BRIEF: Please set down exactly the lines of the listing below from the line containing "attach(obj, body)" through the line containing "0.34, 0.36), 0.10)", both lines included, leaving out all other lines.

DATASET CONTENT:
────

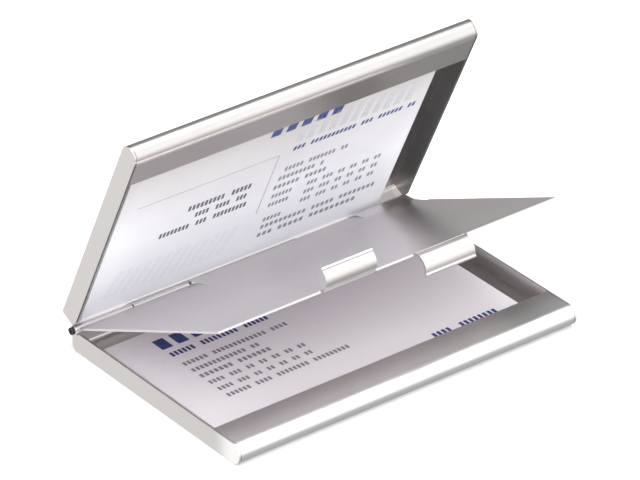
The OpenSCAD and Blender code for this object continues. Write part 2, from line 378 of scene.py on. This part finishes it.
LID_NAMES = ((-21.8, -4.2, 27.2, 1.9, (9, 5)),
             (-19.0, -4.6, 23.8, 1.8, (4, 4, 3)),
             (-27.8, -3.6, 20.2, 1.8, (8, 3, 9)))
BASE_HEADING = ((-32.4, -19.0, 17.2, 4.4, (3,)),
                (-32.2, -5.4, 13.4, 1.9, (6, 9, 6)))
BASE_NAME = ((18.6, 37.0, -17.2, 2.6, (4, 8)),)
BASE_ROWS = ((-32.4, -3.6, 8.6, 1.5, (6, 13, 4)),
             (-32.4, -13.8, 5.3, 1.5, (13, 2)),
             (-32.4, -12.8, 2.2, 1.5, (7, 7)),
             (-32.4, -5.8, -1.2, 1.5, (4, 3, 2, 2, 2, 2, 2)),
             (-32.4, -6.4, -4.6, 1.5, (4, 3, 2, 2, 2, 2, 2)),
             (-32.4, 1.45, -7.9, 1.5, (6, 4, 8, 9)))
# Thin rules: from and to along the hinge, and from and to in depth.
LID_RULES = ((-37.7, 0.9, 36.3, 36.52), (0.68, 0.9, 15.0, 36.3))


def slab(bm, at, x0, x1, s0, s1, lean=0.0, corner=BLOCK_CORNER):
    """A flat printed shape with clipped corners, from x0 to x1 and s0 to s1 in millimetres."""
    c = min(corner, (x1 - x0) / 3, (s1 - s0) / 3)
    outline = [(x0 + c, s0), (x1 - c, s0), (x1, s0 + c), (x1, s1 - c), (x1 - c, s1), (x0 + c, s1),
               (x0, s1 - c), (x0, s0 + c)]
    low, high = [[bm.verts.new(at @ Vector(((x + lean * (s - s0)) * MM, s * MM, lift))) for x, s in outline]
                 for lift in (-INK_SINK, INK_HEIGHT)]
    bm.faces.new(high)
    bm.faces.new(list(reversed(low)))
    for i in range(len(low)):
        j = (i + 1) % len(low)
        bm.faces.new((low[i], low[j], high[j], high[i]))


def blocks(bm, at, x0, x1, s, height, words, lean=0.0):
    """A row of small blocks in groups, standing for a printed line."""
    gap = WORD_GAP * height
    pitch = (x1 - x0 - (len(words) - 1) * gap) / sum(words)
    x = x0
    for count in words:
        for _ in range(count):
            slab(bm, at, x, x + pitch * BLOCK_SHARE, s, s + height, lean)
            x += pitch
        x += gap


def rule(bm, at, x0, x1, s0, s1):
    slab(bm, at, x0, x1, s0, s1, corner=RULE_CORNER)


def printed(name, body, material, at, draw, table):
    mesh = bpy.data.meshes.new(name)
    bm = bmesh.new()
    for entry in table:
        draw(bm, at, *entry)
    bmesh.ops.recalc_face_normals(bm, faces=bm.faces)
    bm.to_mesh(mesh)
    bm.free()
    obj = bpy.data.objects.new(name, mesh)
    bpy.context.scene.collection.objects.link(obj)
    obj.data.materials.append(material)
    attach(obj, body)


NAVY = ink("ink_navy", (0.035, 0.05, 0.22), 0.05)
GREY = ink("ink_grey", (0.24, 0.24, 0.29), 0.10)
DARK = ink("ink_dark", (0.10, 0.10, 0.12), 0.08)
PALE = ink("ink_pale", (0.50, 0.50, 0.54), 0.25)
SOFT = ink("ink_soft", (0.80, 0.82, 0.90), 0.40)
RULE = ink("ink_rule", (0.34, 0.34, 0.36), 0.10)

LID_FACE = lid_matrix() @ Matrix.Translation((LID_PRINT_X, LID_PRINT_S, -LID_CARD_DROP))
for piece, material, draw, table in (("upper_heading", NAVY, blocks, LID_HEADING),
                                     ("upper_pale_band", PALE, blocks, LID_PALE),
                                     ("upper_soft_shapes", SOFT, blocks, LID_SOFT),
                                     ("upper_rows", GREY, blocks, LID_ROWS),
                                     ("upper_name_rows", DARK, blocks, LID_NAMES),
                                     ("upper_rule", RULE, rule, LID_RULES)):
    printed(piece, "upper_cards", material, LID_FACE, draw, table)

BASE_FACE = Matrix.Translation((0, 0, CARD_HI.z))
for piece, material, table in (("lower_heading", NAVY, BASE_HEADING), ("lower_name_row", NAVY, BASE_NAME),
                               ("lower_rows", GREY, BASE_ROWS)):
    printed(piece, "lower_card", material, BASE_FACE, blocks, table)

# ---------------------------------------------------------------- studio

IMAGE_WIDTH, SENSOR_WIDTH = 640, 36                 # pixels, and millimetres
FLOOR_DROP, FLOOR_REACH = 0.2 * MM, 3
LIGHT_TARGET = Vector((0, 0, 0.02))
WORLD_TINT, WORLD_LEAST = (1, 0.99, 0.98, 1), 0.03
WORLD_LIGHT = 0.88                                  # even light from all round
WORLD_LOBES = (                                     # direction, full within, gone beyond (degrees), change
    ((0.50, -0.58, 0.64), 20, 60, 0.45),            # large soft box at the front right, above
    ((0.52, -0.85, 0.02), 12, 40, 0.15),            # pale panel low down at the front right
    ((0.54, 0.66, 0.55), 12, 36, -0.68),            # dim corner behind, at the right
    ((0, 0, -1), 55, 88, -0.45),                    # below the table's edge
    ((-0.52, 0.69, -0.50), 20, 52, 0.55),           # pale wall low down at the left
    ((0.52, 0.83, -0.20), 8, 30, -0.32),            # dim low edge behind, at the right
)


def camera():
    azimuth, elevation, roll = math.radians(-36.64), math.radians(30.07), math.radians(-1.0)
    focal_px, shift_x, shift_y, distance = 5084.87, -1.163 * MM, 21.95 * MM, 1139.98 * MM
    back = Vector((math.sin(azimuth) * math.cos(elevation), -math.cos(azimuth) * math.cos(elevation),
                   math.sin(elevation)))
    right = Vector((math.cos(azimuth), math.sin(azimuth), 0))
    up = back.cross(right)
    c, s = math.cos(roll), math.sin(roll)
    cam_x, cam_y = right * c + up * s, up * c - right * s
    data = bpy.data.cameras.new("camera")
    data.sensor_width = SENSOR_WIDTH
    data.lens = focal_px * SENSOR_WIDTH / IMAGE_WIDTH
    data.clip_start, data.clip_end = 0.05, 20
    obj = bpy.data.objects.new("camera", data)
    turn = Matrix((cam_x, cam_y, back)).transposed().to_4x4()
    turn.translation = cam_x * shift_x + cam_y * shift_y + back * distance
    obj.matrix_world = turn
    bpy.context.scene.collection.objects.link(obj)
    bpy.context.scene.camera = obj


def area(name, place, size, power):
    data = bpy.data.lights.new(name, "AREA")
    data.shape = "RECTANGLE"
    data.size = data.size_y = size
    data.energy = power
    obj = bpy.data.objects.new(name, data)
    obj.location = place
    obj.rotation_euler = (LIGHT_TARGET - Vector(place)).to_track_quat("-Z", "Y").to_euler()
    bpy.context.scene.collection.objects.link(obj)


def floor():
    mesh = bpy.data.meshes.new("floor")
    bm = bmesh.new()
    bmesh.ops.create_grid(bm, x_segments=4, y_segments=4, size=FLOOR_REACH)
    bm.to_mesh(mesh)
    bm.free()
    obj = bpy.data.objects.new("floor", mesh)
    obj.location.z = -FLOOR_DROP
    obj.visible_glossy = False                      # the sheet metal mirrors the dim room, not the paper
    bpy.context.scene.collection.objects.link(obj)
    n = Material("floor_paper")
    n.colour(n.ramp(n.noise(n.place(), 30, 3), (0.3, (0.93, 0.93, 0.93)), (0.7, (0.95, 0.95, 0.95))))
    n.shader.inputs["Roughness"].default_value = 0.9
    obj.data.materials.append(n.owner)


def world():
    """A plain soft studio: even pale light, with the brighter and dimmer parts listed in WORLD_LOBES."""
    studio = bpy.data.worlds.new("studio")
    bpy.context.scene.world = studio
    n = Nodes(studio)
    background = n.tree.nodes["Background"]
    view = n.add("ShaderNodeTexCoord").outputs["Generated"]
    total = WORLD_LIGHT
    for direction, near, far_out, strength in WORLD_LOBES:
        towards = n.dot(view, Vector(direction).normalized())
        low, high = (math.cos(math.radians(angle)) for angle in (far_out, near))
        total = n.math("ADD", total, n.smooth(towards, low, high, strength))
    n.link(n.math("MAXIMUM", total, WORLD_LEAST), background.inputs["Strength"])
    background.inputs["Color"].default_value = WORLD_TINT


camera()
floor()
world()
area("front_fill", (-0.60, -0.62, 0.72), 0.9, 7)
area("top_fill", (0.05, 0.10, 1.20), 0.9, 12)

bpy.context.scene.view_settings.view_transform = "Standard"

────

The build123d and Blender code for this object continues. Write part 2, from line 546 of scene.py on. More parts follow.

────

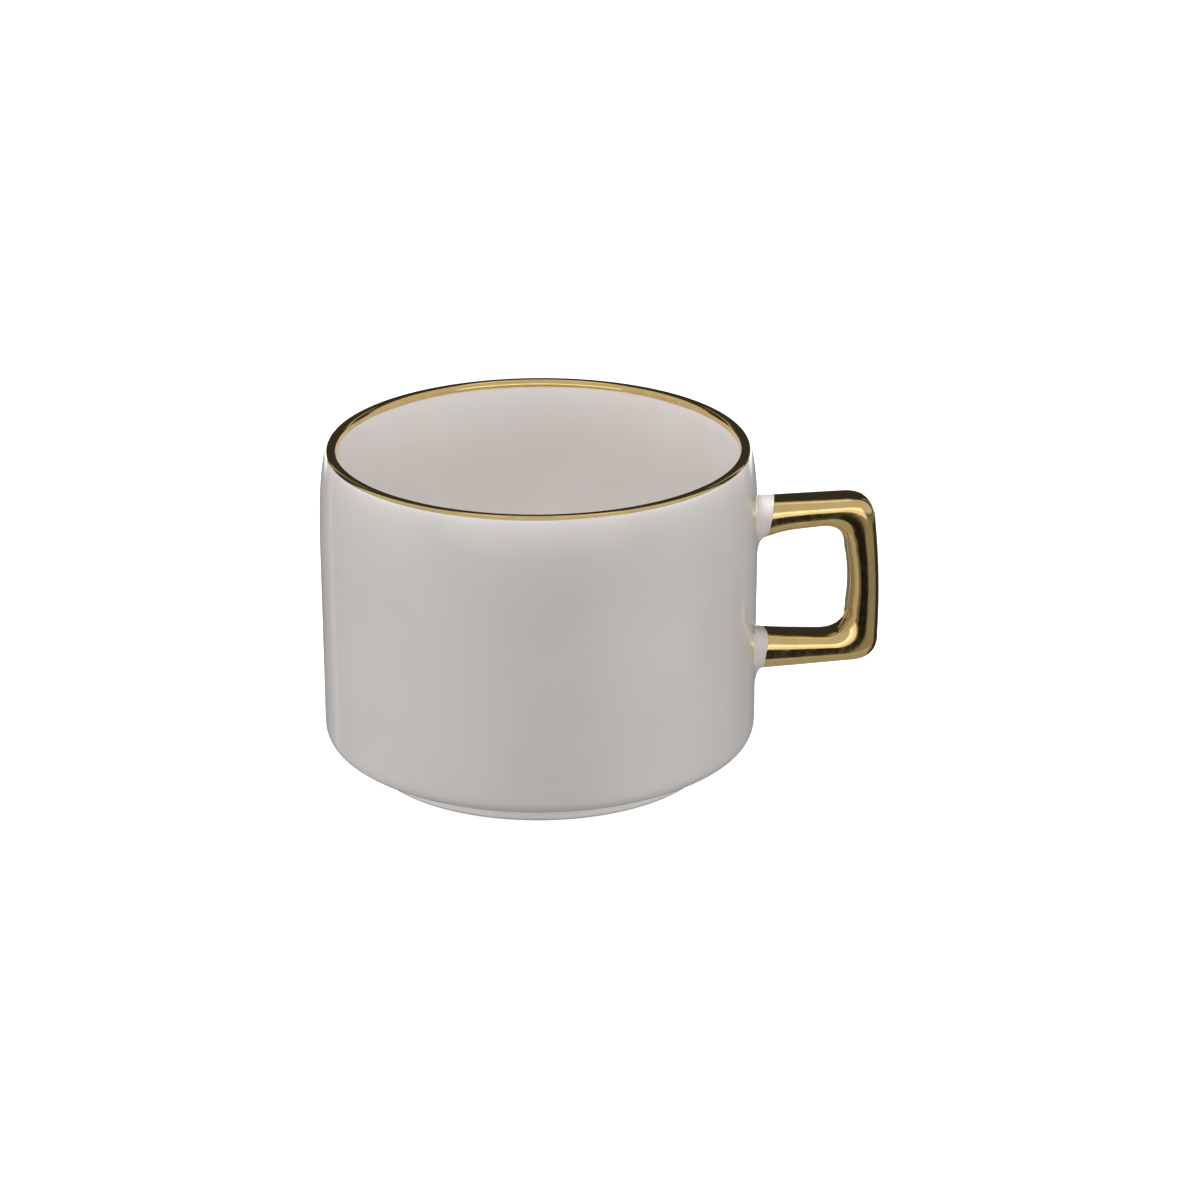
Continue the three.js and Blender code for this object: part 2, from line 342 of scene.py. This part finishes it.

────

ANSWER TO THIS TASK:
    attach(obj, body)


NAVY = ink("ink_navy", (0.035, 0.05, 0.22), 0.05)
GREY = ink("ink_grey", (0.24, 0.24, 0.29), 0.10)
DARK = ink("ink_dark", (0.10, 0.10, 0.12), 0.08)
PALE = ink("ink_pale", (0.50, 0.50, 0.54), 0.25)
SOFT = ink("ink_soft", (0.80, 0.82, 0.90), 0.40)
RULE = ink("ink_rule", (0.34, 0.34, 0.36), 0.10)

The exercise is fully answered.